Проблема адаптации политической системы очень остро встала в нашей стране в середине 80-х годов. Пристальное внимание этому вопросу уделял М.С. Горбачев, который очень любил, когда его сравнивали с Ф.Д. Рузвельтом и называли крупнейшим реформаторов конца XX в. Однако в нашей страде повторить эксперимент, адекватный «новому курсу», не удалось. В принципе, задачи, стоявшие перед руководством страны, были ясны: необходимо было повысить эффективность нашей экономической системы, улучшить качество жизни населения и добиться повышения гибкости и мобильности основных политических институтов. Тем не менее, несмотря на многочисленные заверения Горбачева о наличии у него четкой «концепции перестройки», ни он, ни его сподвижники так и не смогли сформулировать ее в доступной и понятной для населения форме. В итоге вместо мобилизации общества на осуществление реформ происходило нарастание хаоса и неразберихи. Управляемость процессом адаптации политической системы стали быстро теряться.
Фатальной для судеб начатой адаптации политической системы стала XIX партийная конференция (1988 г.), когда было принято решение о параллельном проведении экономической и политической реформ. В результате государство (у нас это было равнозначно партии) стало стремительно терять контроль над экономикой, в которой не менее интенсивно начали нарастать кризисные процессы. Вместо улучшения качества жизни происходило ее ухудшение. Как следствие росла социальная напряженность, падало доверие к властям и тем ценностям, на которых базировалось наше общество и его политическая система.
Бесспорно, любые адаптационные процессы сопряжены с определенными кризисными явлениями. Но в оптимальном варианте смысл адаптации как раз и состоит в том, чтобы найти политические рецепты лечения болезней, которыми страдает общество. В данном случае бессистемные действия реформаторов лишь усугубляли положение. Полная неопределенность ситуации, утеря ориентиров рождали растерянность в рядах самих инициаторов «перестройки», вели к серьезной переоценке изначальных целей и задач реформ. В верхнем эшелоне партийной элиты резко обострилась борьба по вопросу, какими программно-целевыми установками следует руководствоваться в процессе осуществления преобразований. Горбачев и его ближайшее окружение стали быстро склоняться к мысли о том, что смысл «перестройки» должен заключаться не в усовершенствовании существующих общественных отношений и политических институтов, а в замене их на принципиально новую модель. Иными словами, речь шла (вначале в завуалированной форме) не об адаптации существующей политической системы к новым условиям, а о ее ликвидации.
На этой волне на авансцену политической жизни стали быстро выдвигаться новые силы, новые лидеры, которые именовали себя «демократами». В отличие от инициаторов перестройки, они уже прямо говорили о том, что страна должна принципиально изменить маршрут своего движения, срочно демонтировать все якобы устаревшие социальные и политические институты.
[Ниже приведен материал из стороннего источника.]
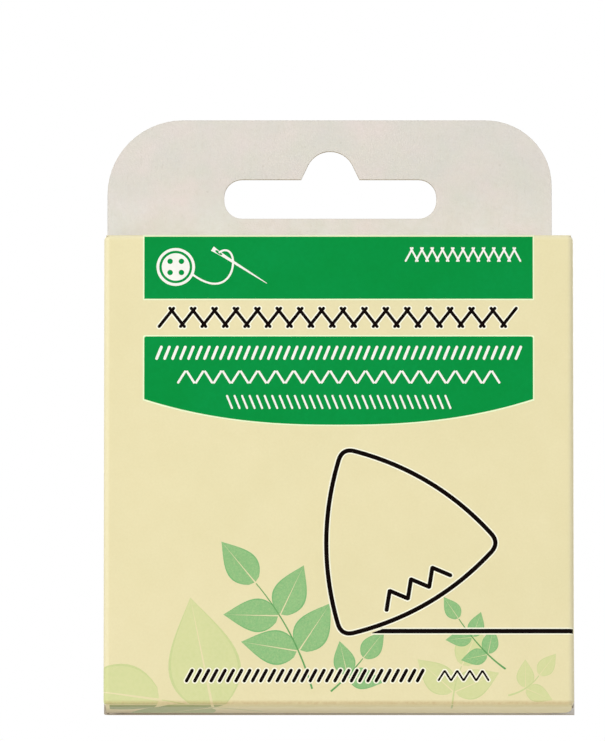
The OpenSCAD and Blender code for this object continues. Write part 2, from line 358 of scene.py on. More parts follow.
# Painted shade on the pale leaves, where they run on over the packet's lower crease onto its underside
LEAF_UNDERSIDE_SHADE = ("#6E7C5A", 0.4, 0.42)
PALE_LEAF = ink("pale_leaf_tint", "#D9DCA1", [
    ("#D0D79A", 4.0, 0.0, 0.6), ("#E0E0AC", 0.5, 0.0, 0.5), ("#CCD698", 0.25, 0.0, 0.3)], 0.1, underside_shade=LEAF_UNDERSIDE_SHADE)
PALE_EDGE = ink("pale_leaf_edge", "#D0D89B", [("#C7D194", 0.5, 0.0, 0.6)], 0.1, underside_shade=LEAF_UNDERSIDE_SHADE)
STEM = ink("stem_green_tint", "#6DA864", [("#5B9A5B", 1.5, 0.0, 0.7)], 0.1)
CHALK = pressed_chalk()


def arc(middle, radius, angles):
    """Points on a circle at these angles."""
    return [(middle[0] + radius * math.cos(a), middle[1] + radius * math.sin(a)) for a in angles]


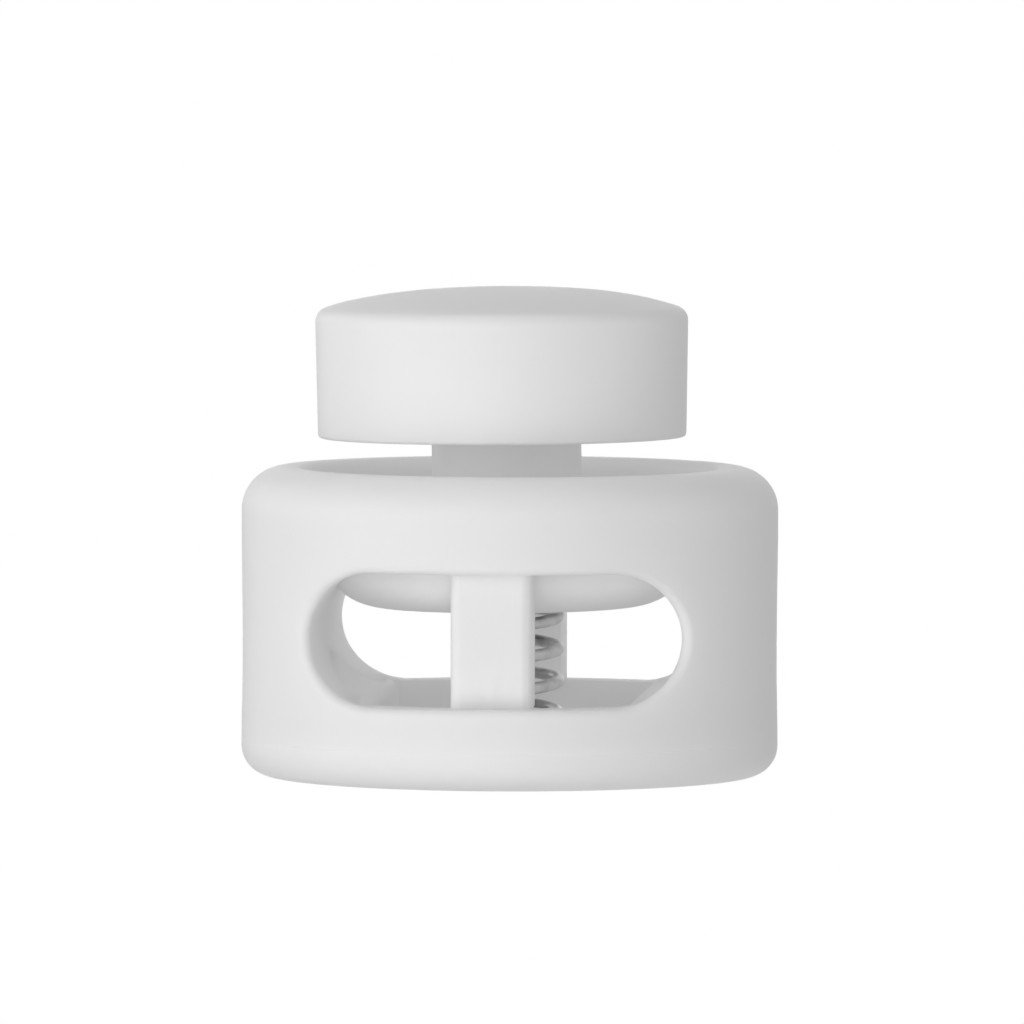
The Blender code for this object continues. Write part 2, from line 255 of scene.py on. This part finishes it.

Хотя лидеры «радикальных демократов», так же как и Горбачев, любили апеллировать к опыту «нового курса», их действия в корне отличались от того, что делал Ф.Д. Рузвельт, какие идеалы он стремился утвердить[492]
. Всемерно осуждая революционный путь общественного прогресса, всячески подчеркивая свою приверженность эволюционному варианту движения вперед, они, на деле, попытались осуществить тот самый «великий скачок», за который в начале истекшего века ратовали большевики.Скачок наша страна действительно осуществила, только вопрос — куда: то ли вперед, в XXI в., то ли назад, в век XIX? Это — во-первых. Во-вторых, еще предстоит подсчитать, во что обошелся России этот новый, на сей раз «демократический» скачок. Это вопрос будущего, но уже сейчас ясно, что попытки адаптации, подчеркиваем — адаптации политической системы в нашей стране вновь закончились неудачей. Энергия социального недовольства оказывалась направленной не на конструктивную деятельность по усовершенствованию всей совокупности социально-политических отношений, а на разрушение основ советской государственности.
Пусть советская государственность отжила свой век, и не так уж плохо, что мы от нее отказались. Однако смысл любой замены одной формы государственного устройства и присущих ей отношений собственности другой заключается в переходе к более высокоразвитым формам. Мы же по многим показателям оказались отброшены далеко назад. Цена свершившейся трансформации намного превысила все разумные пределы.